The curriculum focuses on algebra, analysis, and geometry, critical concepts for a solid foundation in computer science. The course covers essential topics such as number bases, binary systems, and conversions between different bases, including hexadecimal. It also delves into numerical progressions, including the famous Fibonacci sequence, and touches on geometry and function graphing.
Upon completing the course, you will have gained the necessary knowledge and skills to understand the underlying math principles that support other computer science courses. You will be equipped to handle more complex mathematical concepts and explore advanced topics in the field.
This course, offered by the University of London, explores the mathematical concepts essential for computer science.

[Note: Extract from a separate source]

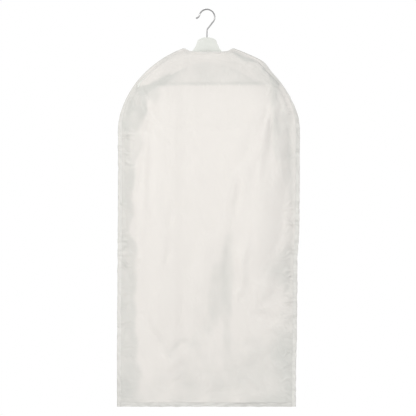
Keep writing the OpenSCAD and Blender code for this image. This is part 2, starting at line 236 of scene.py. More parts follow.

Through interactive and engaging exercises, you’ll gain a solid understanding of the following five main topics: number bases, modular arithmetic, sequences and series, graph sketching, and kinematics.
The course starts with number bases, including binary and hexadecimal systems, and covers the conversion between different number systems and arithmetic operations. You’ll also learn about steganography, hiding messages in images.
Next, you’ll delve into modular arithmetic, which is helpful for encryption and other applications. You’ll learn about unity and modular arithmetic operations, including “modulo 7”.
Then, you’ll explore sequences and series, including arithmetic and geometric progressions. You’ll learn how sequences can be used to generate random numbers and how to determine whether a series converges or diverges.
Finally, the course will show you how to represent space numerically using coordinates and graphs. You’ll learn to visualise and transform functions, including straight lines, quadratics, and cubics. An example of modelling motion will be given using the field of mathematics called kinematics.
The course is 6 weeks long, with approximately 40 hours of material. Each week includes quizzes to reinforce your learning. Please note that you must pay for the certificate if you want your answers to be graded.